帰るべき家あり今日も帰りゆく靄は吾が家の方をつつめり 小松 榮次
この上の句を中心に妙に印象深い。この寂しくどこか鬱々とした感じはおそらく老年一人暮らしの生活によるものかもしれない。職場も家族もなくなった孤独な老年にして初めて捉えられた「家」である。

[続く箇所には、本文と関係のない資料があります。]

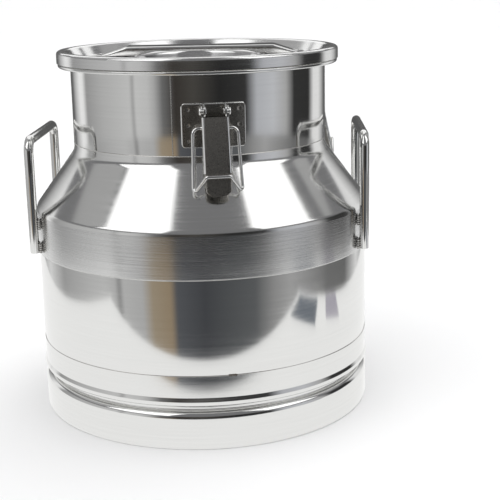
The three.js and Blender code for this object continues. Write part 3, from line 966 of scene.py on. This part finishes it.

一連の他の作の孤独感は解りやすく詠まれているが、この一首はもっと名状しがたい感情を出すことに成功している。
古文書に凝り初めしを疎む妻ありて心の更にいきほふ
鎌田雄次郎
古文書に凝るのを妻が疎むことで更に張合いが出るというのがおもしろい。老いて世間離れが進む夫婦が、こうして小さな拮抗を張合いに暮らしている様が印象的で、作者の意図とは別に質のよいおかしみも出ている。
夫の残しし煙草を日毎供へきて今宵くゆらす終の一本
藪内みさを
親しい故人の遺品に託した追慕の作は多いが、この作も煙草を供えるという生活が意外に新鮮で、型にはまらない生活態度の生んだ一首である。作歌歴は別として、入会後約半年でこの素直に気持ちの通った自然な詠みぶりを示した作者に敬服する。